§ Exercise prompt
Can all of these lines be returned exactly?

--- START ---

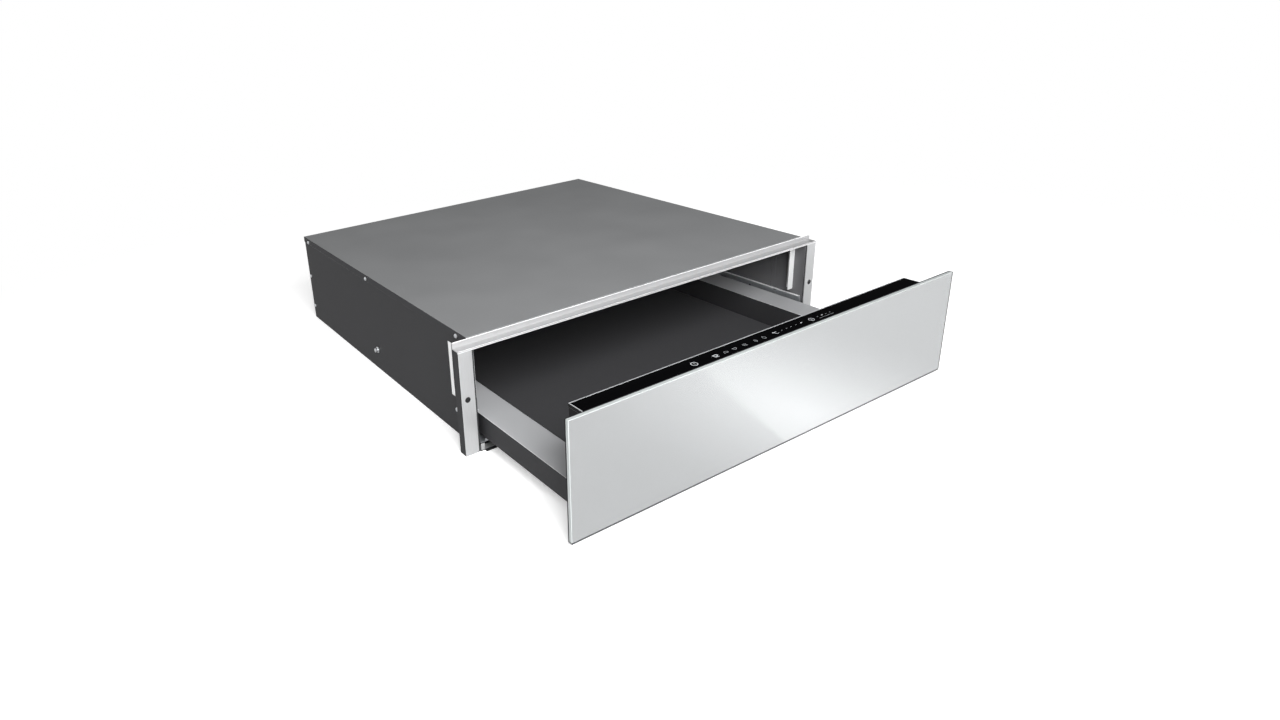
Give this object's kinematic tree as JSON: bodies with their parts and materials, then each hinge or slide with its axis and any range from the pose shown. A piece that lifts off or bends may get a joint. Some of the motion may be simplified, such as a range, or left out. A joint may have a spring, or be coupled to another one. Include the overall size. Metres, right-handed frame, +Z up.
{
  "type": "warming drawer",
  "caption": "Built-in warming drawer: wide low case with a stepped front frame, a glass-fronted drawer on ball runners, touch controls behind the front, fan and ring heater.",
  "frame": {"origin": "middle of the underside, in the plane where the front frame meets the face of the cabinet", "axes": "+X to the right seen from the front, +Y to the rear of the cabinet, +Z up"},
  "size_m": [0.597, 0.7386, 0.14],
  "materials": {
    "case_top": "satin grey",
    "case_side": "satin dark grey",
    "stainless": "brushed",
    "zinc": "bright zinc",
    "cavity_steel": "dull",
    "wool": "mineral wool",
    "motor_steel": "laminated stack",
    "heater": "oxidised tube",
    "brown_plastic": "moulded",
    "board": "coated board",
    "pale_plastic": "moulded",
    "black_plastic": "moulded",
    "wire": "sleeved wires",
    "front_glass": "silver grey behind clear glass",
    "black_steel": "matt",
    "rubber": "matt",
    "control_glass": "polished black",
    "drawer_flange": "glossy grey",
    "drawer_steel": "matt dark grey",
    "mat": "matt dark grey",
    "cage": "plain",
    "wheel": "plain"
  },
  "bodies": {
    "case": {"top_panel": "case_top", "side_panel_left": "case_side", "side_panel_right": "case_side", "bottom_panel": "case_side", "back_panel": "case_side", "frame_stile_left": "stainless", "frame_stile_right": "stainless", "frame_top_rail": "stainless", "front_sill": "stainless", "guide_plate_left": "stainless", "guide_plate_right": "stainless", "side_strip_left": "stainless", "side_strip_right": "stainless", "case_screws": "zinc", "runner_studs": "zinc", "runner_outer_left": "zinc", "runner_outer_right": "zinc", "temperature_sensor": "zinc", "latch_spring": "zinc", "fan_housing": "zinc", "cavity_ceiling": "cavity_steel", "cavity_rear_wall": "cavity_steel", "insulation_mat": "wool", "fan_motor": "motor_steel", "heating_element": "heater", "thermal_cutout": "brown_plastic", "power_board": "board", "terminal_block": "pale_plastic", "cable_gland": "black_plastic", "latch_body": "black_plastic", "wiring_loom": "wire"},
    "drawer": {"front_glass": "front_glass", "front_backplate": "black_steel", "front_buffers": "rubber", "front_brackets": "zinc", "control_housing": "black_plastic", "control_glass": "control_glass", "control_trim": "stainless", "touch_board": "board", "drawer_side_left": "drawer_flange", "drawer_side_right": "drawer_flange", "drawer_floor": "drawer_steel", "drawer_front_wall": "drawer_steel", "drawer_rear_wall": "drawer_steel", "floor_mat": "mat", "runner_inner_left": "zinc", "runner_inner_right": "zinc", "latch_striker": "zinc", "drawer_screws": "zinc"},
    "slide_left": {"runner_mid_left": "zinc"},
    "slide_right": {"runner_mid_right": "zinc"},
    "outer_balls_left": {"outer_cage_left": "cage"},
    "outer_balls_right": {"outer_cage_right": "cage"},
    "inner_balls_left": {"inner_cage_left": "cage"},
    "inner_balls_right": {"inner_cage_right": "cage"},
    "fan": {"fan_rotor": "wheel"},
    "latch": {"latch_plunger": "pale_plastic"}
  },
  "joints": [
    {"name": "drawer_slide", "type": "slide", "parent": "case", "child": "drawer", "axis": [0, -1, 0], "range_m": [-0.192, 0.248]},
    {"name": "slide_left_run", "type": "slide", "parent": "case", "child": "slide_left", "axis": [0, -1, 0], "range_m": [-0.096, 0.124]},
    {"name": "outer_balls_left_roll", "type": "slide", "parent": "case", "child": "outer_balls_left", "axis": [0, -1, 0], "range_m": [-0.048, 0.062]},
    {"name": "inner_balls_left_roll", "type": "slide", "parent": "case", "child": "inner_balls_left", "axis": [0, -1, 0], "range_m": [-0.144, 0.186]},
    {"name": "slide_right_run", "type": "slide", "parent": "case", "child": "slide_right", "axis": [0, -1, 0], "range_m": [-0.096, 0.124]},
    {"name": "outer_balls_right_roll", "type": "slide", "parent": "case", "child": "outer_balls_right", "axis": [0, -1, 0], "range_m": [-0.048, 0.062]},
    {"name": "inner_balls_right_roll", "type": "slide", "parent": "case", "child": "inner_balls_right", "axis": [0, -1, 0], "range_m": [-0.144, 0.186]},
    {"name": "fan_spin", "type": "hinge", "parent": "case", "child": "fan", "pos_m": [0, 0.4738, 0.08245], "axis": [0, 1, 0], "continuous": true},
    {"name": "latch_press", "type": "slide", "parent": "case", "child": "latch", "axis": [0, 1, 0], "range_m": [0, 0.005], "stiffness_N_per_m": 400}
  ],
  "couplings": [
    {"joint": "slide_left_run", "follows": "drawer_slide", "ratio": 0.5},
    {"joint": "outer_balls_left_roll", "follows": "drawer_slide", "ratio": 0.25},
    {"joint": "inner_balls_left_roll", "follows": "drawer_slide", "ratio": 0.75},
    {"joint": "slide_right_run", "follows": "drawer_slide", "ratio": 0.5},
    {"joint": "outer_balls_right_roll", "follows": "drawer_slide", "ratio": 0.25},
    {"joint": "inner_balls_right_roll", "follows": "drawer_slide", "ratio": 0.75}
  ]
}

--- END ---

§ Right answer
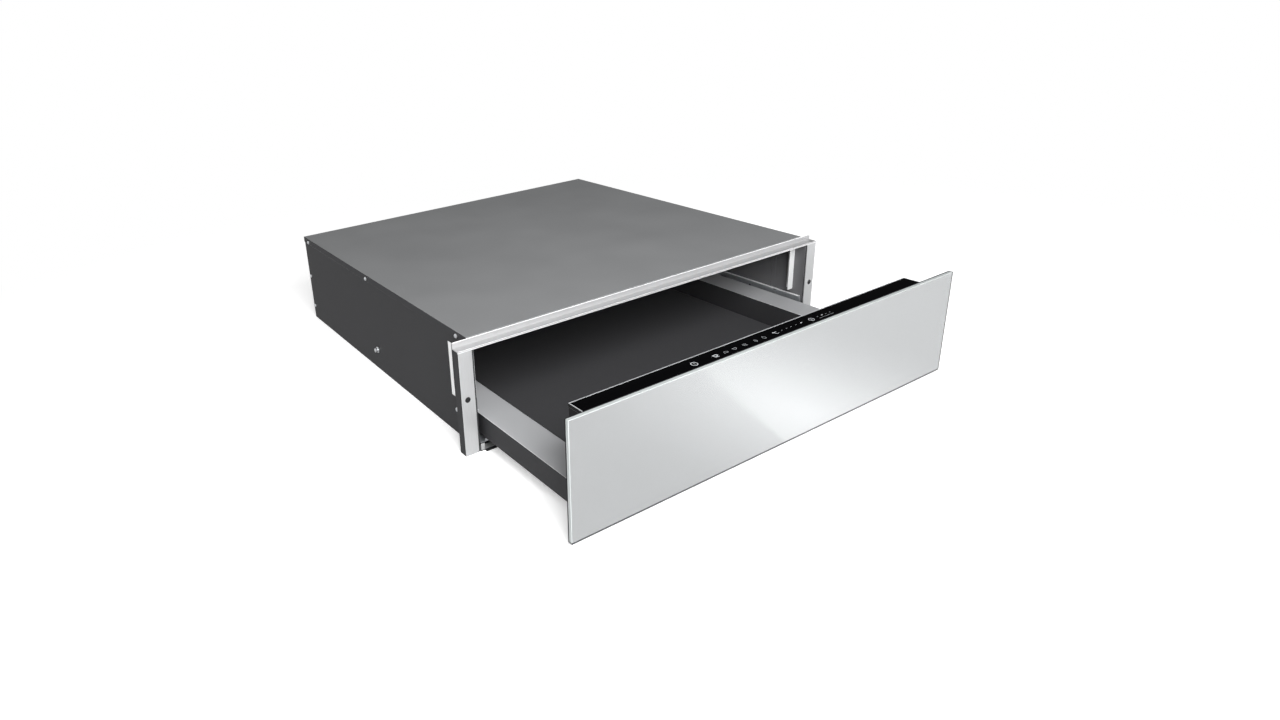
Give this object's kinematic tree as JSON: bodies with their parts and materials, then each hinge or slide with its axis and any range from the pose shown. A piece that lifts off or bends may get a joint. Some of the motion may be simplified, such as a range, or left out. A joint may have a spring, or be coupled to another one. Include the overall size. Metres, right-handed frame, +Z up.
{
  "type": "warming drawer",
  "caption": "Built-in warming drawer: wide low case with a stepped front frame, a glass-fronted drawer on ball runners, touch controls behind the front, fan and ring heater.",
  "frame": {"origin": "middle of the underside, in the plane where the front frame meets the face of the cabinet", "axes": "+X to the right seen from the front, +Y to the rear of the cabinet, +Z up"},
  "size_m": [0.597, 0.7386, 0.14],
  "materials": {
    "case_top": "satin grey",
    "case_side": "satin dark grey",
    "stainless": "brushed",
    "zinc": "bright zinc",
    "cavity_steel": "dull",
    "wool": "mineral wool",
    "motor_steel": "laminated stack",
    "heater": "oxidised tube",
    "brown_plastic": "moulded",
    "board": "coated board",
    "pale_plastic": "moulded",
    "black_plastic": "moulded",
    "wire": "sleeved wires",
    "front_glass": "silver grey behind clear glass",
    "black_steel": "matt",
    "rubber": "matt",
    "control_glass": "polished black",
    "drawer_flange": "glossy grey",
    "drawer_steel": "matt dark grey",
    "mat": "matt dark grey",
    "cage": "plain",
    "wheel": "plain"
  },
  "bodies": {
    "case": {"top_panel": "case_top", "side_panel_left": "case_side", "side_panel_right": "case_side", "bottom_panel": "case_side", "back_panel": "case_side", "frame_stile_left": "stainless", "frame_stile_right": "stainless", "frame_top_rail": "stainless", "front_sill": "stainless", "guide_plate_left": "stainless", "guide_plate_right": "stainless", "side_strip_left": "stainless", "side_strip_right": "stainless", "case_screws": "zinc", "runner_studs": "zinc", "runner_outer_left": "zinc", "runner_outer_right": "zinc", "temperature_sensor": "zinc", "latch_spring": "zinc", "fan_housing": "zinc", "cavity_ceiling": "cavity_steel", "cavity_rear_wall": "cavity_steel", "insulation_mat": "wool", "fan_motor": "motor_steel", "heating_element": "heater", "thermal_cutout": "brown_plastic", "power_board": "board", "terminal_block": "pale_plastic", "cable_gland": "black_plastic", "latch_body": "black_plastic", "wiring_loom": "wire"},
    "drawer": {"front_glass": "front_glass", "front_backplate": "black_steel", "front_buffers": "rubber", "front_brackets": "zinc", "control_housing": "black_plastic", "control_glass": "control_glass", "control_trim": "stainless", "touch_board": "board", "drawer_side_left": "drawer_flange", "drawer_side_right": "drawer_flange", "drawer_floor": "drawer_steel", "drawer_front_wall": "drawer_steel", "drawer_rear_wall": "drawer_steel", "floor_mat": "mat", "runner_inner_left": "zinc", "runner_inner_right": "zinc", "latch_striker": "zinc", "drawer_screws": "zinc"},
    "slide_left": {"runner_mid_left": "zinc"},
    "slide_right": {"runner_mid_right": "zinc"},
    "outer_balls_left": {"outer_cage_left": "cage"},
    "outer_balls_right": {"outer_cage_right": "cage"},
    "inner_balls_left": {"inner_cage_left": "cage"},
    "inner_balls_right": {"inner_cage_right": "cage"},
    "fan": {"fan_rotor": "wheel"},
    "latch": {"latch_plunger": "pale_plastic"}
  },
  "joints": [
    {"name": "drawer_slide", "type": "slide", "parent": "case", "child": "drawer", "axis": [0, -1, 0], "range_m": [-0.192, 0.248]},
    {"name": "slide_left_run", "type": "slide", "parent": "case", "child": "slide_left", "axis": [0, -1, 0], "range_m": [-0.096, 0.124]},
    {"name": "outer_balls_left_roll", "type": "slide", "parent": "case", "child": "outer_balls_left", "axis": [0, -1, 0], "range_m": [-0.048, 0.062]},
    {"name": "inner_balls_left_roll", "type": "slide", "parent": "case", "child": "inner_balls_left", "axis": [0, -1, 0], "range_m": [-0.144, 0.186]},
    {"name": "slide_right_run", "type": "slide", "parent": "case", "child": "slide_right", "axis": [0, -1, 0], "range_m": [-0.096, 0.124]},
    {"name": "outer_balls_right_roll", "type": "slide", "parent": "case", "child": "outer_balls_right", "axis": [0, -1, 0], "range_m": [-0.048, 0.062]},
    {"name": "inner_balls_right_roll", "type": "slide", "parent": "case", "child": "inner_balls_right", "axis": [0, -1, 0], "range_m": [-0.144, 0.186]},
    {"name": "fan_spin", "type": "hinge", "parent": "case", "child": "fan", "pos_m": [0, 0.4738, 0.08245], "axis": [0, 1, 0], "continuous": true},
    {"name": "latch_press", "type": "slide", "parent": "case", "child": "latch", "axis": [0, 1, 0], "range_m": [0, 0.005], "stiffness_N_per_m": 400}
  ],
  "couplings": [
    {"joint": "slide_left_run", "follows": "drawer_slide", "ratio": 0.5},
    {"joint": "outer_balls_left_roll", "follows": "drawer_slide", "ratio": 0.25},
    {"joint": "inner_balls_left_roll", "follows": "drawer_slide", "ratio": 0.75},
    {"joint": "slide_right_run", "follows": "drawer_slide", "ratio": 0.5},
    {"joint": "outer_balls_right_roll", "follows": "drawer_slide", "ratio": 0.25},
    {"joint": "inner_balls_right_roll", "follows": "drawer_slide", "ratio": 0.75}
  ]
}